When Josh Ukrainetz was 3 years old, he was diagnosed with a stutter. Today, 10 years later, he’s speaking fluently and offering his saliva up to the University of Alberta for study. It’s a small gesture of gratitude for the years of help he received, but a great contribution to a research effort determined to find the root cause of his disorder.

Stuttering, by the best estimates, affects roughly five percent of all children at some point in their young lives, and about one percent of all adults. It’s marked by the telltale difficulty of delivering a word in full, and it’s made all the more frustrating by a complete lack of treatment options, let alone a cure. The best stutterers can do is manage their symptoms through the time-consuming process of speech therapy, which means essentially rewiring the brain.
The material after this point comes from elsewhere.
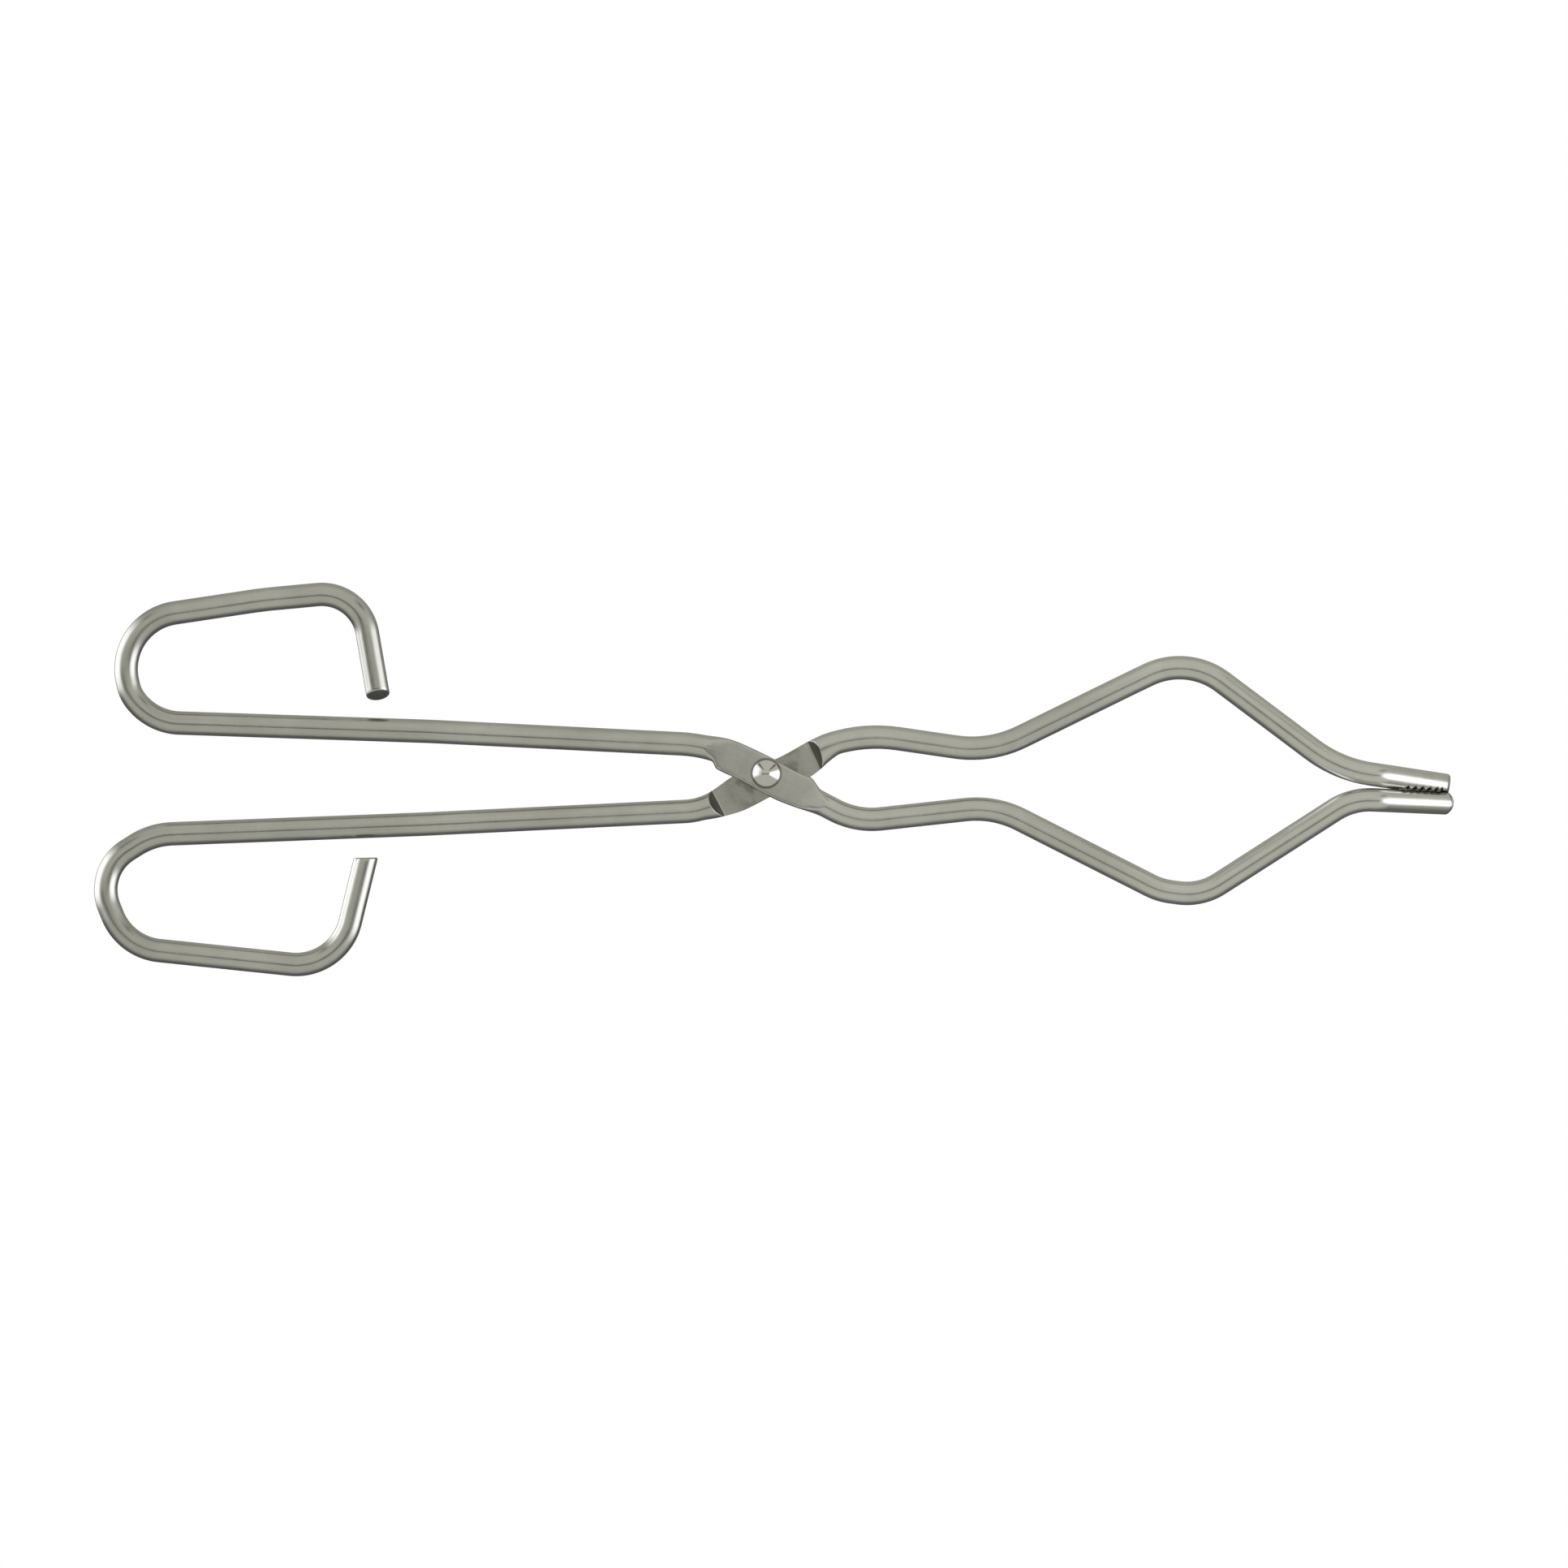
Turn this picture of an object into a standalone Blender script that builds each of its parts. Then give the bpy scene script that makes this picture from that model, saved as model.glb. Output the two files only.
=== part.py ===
"""Crucible tongs: two arms bent from round steel rod, lapped at the middle and held by one rivet.

+X runs from the finger loops to the jaws, +Z points up out of the rivet's domed head, and the
origin is on the pivot's axis, at the flat end of the rivet's tail. The jaws are closed.
"""

import math
from dataclasses import dataclass

import bmesh
import bpy
from mathutils import Matrix, Vector

MM = 0.001

# Rod, in millimetres like every size below.
ROD_DIAMETER = 5.2
ROD_SIDES_RESOLUTION = 4
BEND_STEP_DEG = 12.0
SHARP_ANGLE = 40.0
WELD_DISTANCE = 0.001

# The two arms share these lengths, from the pivot's axis.
HANDLE_LENGTH = 135.4
JAW_LENGTH = 151.0

# Lap joint: each arm is forged to a flat a little under half the rod's thickness.
LAP_CLEARANCE = 0.1
COINING_DEPTH = 0.3
FLAT_WIDTH = 7.7
LAP_HALF_LENGTH = 12.8
FLAT_HALF_LENGTH = 12.4
FLAT_FULLNESS = 8
FLAT_OUTLINE_STEPS = 16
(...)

“Nobody knows what causes stuttering and there are so many misconceptions about what causes and what exacerbates it,” said Josh’s mother, Sandra. “We are just so keen to do anything that can help further our understanding.”

Help is coming, and it’s in the form of a massive saliva database reserved for studying both the brain science and genetics of stuttering. By looking at a wide range of genes, scientists at the University of Alberta hope to untangle some key patterns that might explain why some people with a family history of stuttering never develop it, while others mark the first in their bloodline to receive a diagnosis.

“You need a large number of people for the true difference related to stuttering to come above the noise that that type of variability generates,” said Deryk Beal, assistant professor in the Department of Communication Sciences and Disorders in the Faculty of Rehabilitation Medicine, in a statement. So far, Beal and a team of scientists are up to 150 samples from stutterers and their family members. They hope to get many more.

Even more challenging is securing the funding for DNA testing itself — the linchpin to the entire enterprise. But at a testing cost of $1,000 per sample, the team still has a ways to go. If and when they receive the funding, they plan to ship the samples to Nationwide Children's Hospital in Columbus, Ohio, where geneticist Christopher Bartlett will oversee the sequencing.

For now, the researchers are still accepting samples from walk-in participants or people who choose to send the 5-milliliter sample by mail. One day, they hope to take the DNA information obtained by Bartlett and cross it with MRI scans of stutterers’ brains. That way, they’ll be able to see firsthand which disorders emerge because of faulty neural structures, determined by genetics, and which structures change to accommodate the impediment.

“This is the best way we have to move forward to solve that chicken-and-egg problem at this time,” Beal said. On the one hand, the experiment could end up producing more questions than it originally hoped to answer. But it could also mean kids like Josh Ukrainetz don’t have to suffer through some of their most valuable years just because of nature’s dumb, unfortunate luck.